TASK DETAILS: Can you reproduce the data beneath, keeping every line exact?

DATA:
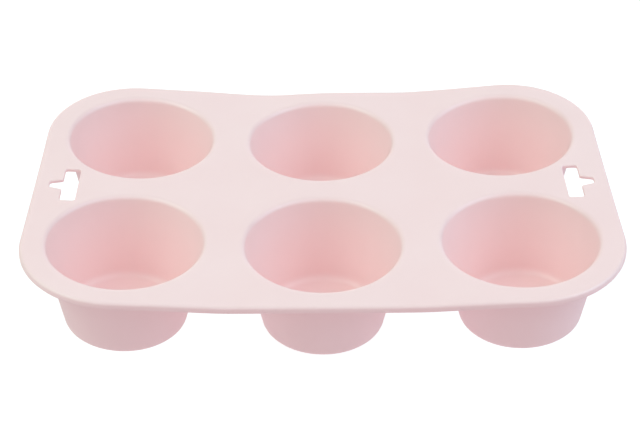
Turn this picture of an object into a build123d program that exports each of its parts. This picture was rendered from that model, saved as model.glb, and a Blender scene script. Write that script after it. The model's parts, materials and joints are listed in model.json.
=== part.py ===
from build123d import *
import os
from math import asin, degrees

# A six-cup muffin pan moulded in one piece from soft silicone. Its regions are written as separate
# solids, so that the ones that flex can move: three deck panels, two flex webs between the columns
# of cups, a rim bead in four runs, six conical cup walls and six cup floors that can be pushed up.
#
# Millimetres. The origin is the middle of the pan on the surface that it stands on: +X runs along
# its length, +Y from the front row of cups to the back row, and +Z up. Both end columns of cups lift
# a little, as a soft pan's do, by turning about the flex webs.

# cups
column_pitch = 86.0
row_pitch = 84.0
pan_height = 41.5          # from the surface that the pan stands on to the top of the flat deck
cup_mouth_radius = 34.2    # the inner wall's line, produced up to the deck's top face
cup_base_radius = 25.4     # the same line, produced down to the underside
wall_thickness = 1.6       # measured level, across the sloping wall
mouth_round = 3.5          # the rolled lip, from the deck down into the cup
collar_round = 1.5         # under the deck, where the cup's outside meets it
inner_floor_round = 4.0
outer_base_round = 2.5
collar_radius = 37.5       # where a cup's lip ends and the flat deck begins

# cup floors
floor_thickness = 2.0
floor_radius = 22.0
floor_gap = 0.3            # the thin crease between a floor that flexes and the ring around it

# deck and rim
deck_thickness = 1.8
edge_offset = 45.0         # from the axis of a corner cup to the pan's outer edge
corner_radius = 43.5
rim_width = 4.0
rim_depth = 3.6
rim_top_round = 1.4
rim_lower_round = 1.0

# hanging slots at both short ends: a rectangle across the pan, with a tapering notch in the middle
# of its outer side for the hook or nail
slot_offset = 29.0         # from the axes of the end cups outwards to the middle of the slot
slot_width = 7.0
slot_length = 25.0
slot_corner_round = 1.2
notch_length = 6.0
notch_neck = 7.6           # how wide it is where it opens out of the slot
notch_tip = 4.2            # and at its outer end
notch_tip_round = 1.2

# flex webs, the strips of deck between the columns of cups that bend when an end is folded
flex_web_width = 6.0
end_lift = 5.5             # how far the rim at each short end rises above the flat middle of the deck

half_length = column_pitch + edge_offset
half_width = row_pitch / 2 + edge_offset
web_line = column_pitch / 2
web_inner = web_line - flex_web_width / 2
web_outer = web_line + flex_web_width / 2
deck_underside = pan_height - deck_thickness
deck_mid_plane = pan_height - deck_thickness / 2
curl_angle = degrees(asin(end_lift / (half_length - web_line)))
wall_slope = (cup_mouth_radius - cup_base_radius) / pan_height

columns = {"left": -1, "middle": 0, "right": 1}
rows = {"front": -1, "back": 1}


def write_node(shape, name):
    """Write one sub-part to its own file."""
    export_step(shape, f"parts/{name}.step")


def curl(shape, side, angle=curl_angle):
    """Turn a shape that belongs to an end column about its flex web, so that its outer end lifts."""
    if side == 0:
        return shape
    hinge = Axis((side * web_line, 0, deck_mid_plane), (0, 1, 0))
    return shape.rotate(hinge, -side * angle)


def band(x_low, x_high):
    """A block across the whole pan between two places along its length."""
    size = (x_high - x_low, 2.5 * half_width, 2.5 * pan_height)
    return Pos((x_low + x_high) / 2, 0, pan_height / 2) * Box(*size)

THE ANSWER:
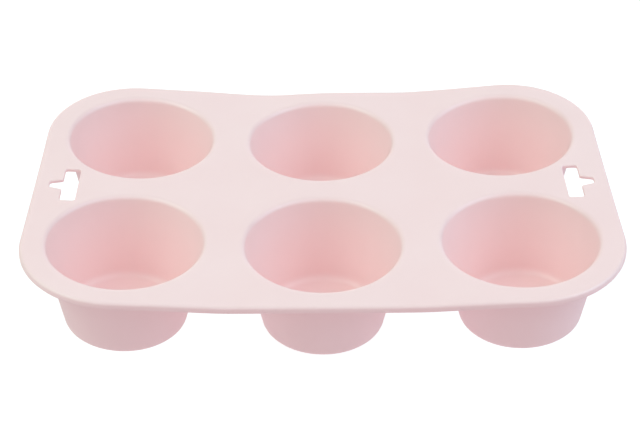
Turn this picture of an object into a build123d program that exports each of its parts. This picture was rendered from that model, saved as model.glb, and a Blender scene script. Write that script after it. The model's parts, materials and joints are listed in model.json.
=== part.py ===
from build123d import *
import os
from math import asin, degrees

# A six-cup muffin pan moulded in one piece from soft silicone. Its regions are written as separate
# solids, so that the ones that flex can move: three deck panels, two flex webs between the columns
# of cups, a rim bead in four runs, six conical cup walls and six cup floors that can be pushed up.
#
# Millimetres. The origin is the middle of the pan on the surface that it stands on: +X runs along
# its length, +Y from the front row of cups to the back row, and +Z up. Both end columns of cups lift
# a little, as a soft pan's do, by turning about the flex webs.

# cups
column_pitch = 86.0
row_pitch = 84.0
pan_height = 41.5          # from the surface that the pan stands on to the top of the flat deck
cup_mouth_radius = 34.2    # the inner wall's line, produced up to the deck's top face
cup_base_radius = 25.4     # the same line, produced down to the underside
wall_thickness = 1.6       # measured level, across the sloping wall
mouth_round = 3.5          # the rolled lip, from the deck down into the cup
collar_round = 1.5         # under the deck, where the cup's outside meets it
inner_floor_round = 4.0
outer_base_round = 2.5
collar_radius = 37.5       # where a cup's lip ends and the flat deck begins

# cup floors
floor_thickness = 2.0
floor_radius = 22.0
floor_gap = 0.3            # the thin crease between a floor that flexes and the ring around it

# deck and rim
deck_thickness = 1.8
edge_offset = 45.0         # from the axis of a corner cup to the pan's outer edge
corner_radius = 43.5
rim_width = 4.0
rim_depth = 3.6
rim_top_round = 1.4
rim_lower_round = 1.0

# hanging slots at both short ends: a rectangle across the pan, with a tapering notch in the middle
# of its outer side for the hook or nail
slot_offset = 29.0         # from the axes of the end cups outwards to the middle of the slot
slot_width = 7.0
slot_length = 25.0
slot_corner_round = 1.2
notch_length = 6.0
notch_neck = 7.6           # how wide it is where it opens out of the slot
notch_tip = 4.2            # and at its outer end
notch_tip_round = 1.2

# flex webs, the strips of deck between the columns of cups that bend when an end is folded
flex_web_width = 6.0
end_lift = 5.5             # how far the rim at each short end rises above the flat middle of the deck

half_length = column_pitch + edge_offset
half_width = row_pitch / 2 + edge_offset
web_line = column_pitch / 2
web_inner = web_line - flex_web_width / 2
web_outer = web_line + flex_web_width / 2
deck_underside = pan_height - deck_thickness
deck_mid_plane = pan_height - deck_thickness / 2
curl_angle = degrees(asin(end_lift / (half_length - web_line)))
wall_slope = (cup_mouth_radius - cup_base_radius) / pan_height

columns = {"left": -1, "middle": 0, "right": 1}
rows = {"front": -1, "back": 1}


def write_node(shape, name):
    """Write one sub-part to its own file."""
    export_step(shape, f"parts/{name}.step")


def curl(shape, side, angle=curl_angle):
    """Turn a shape that belongs to an end column about its flex web, so that its outer end lifts."""
    if side == 0:
        return shape
    hinge = Axis((side * web_line, 0, deck_mid_plane), (0, 1, 0))
    return shape.rotate(hinge, -side * angle)


def band(x_low, x_high):
    """A block across the whole pan between two places along its length."""
    size = (x_high - x_low, 2.5 * half_width, 2.5 * pan_height)
    return Pos((x_low + x_high) / 2, 0, pan_height / 2) * Box(*size)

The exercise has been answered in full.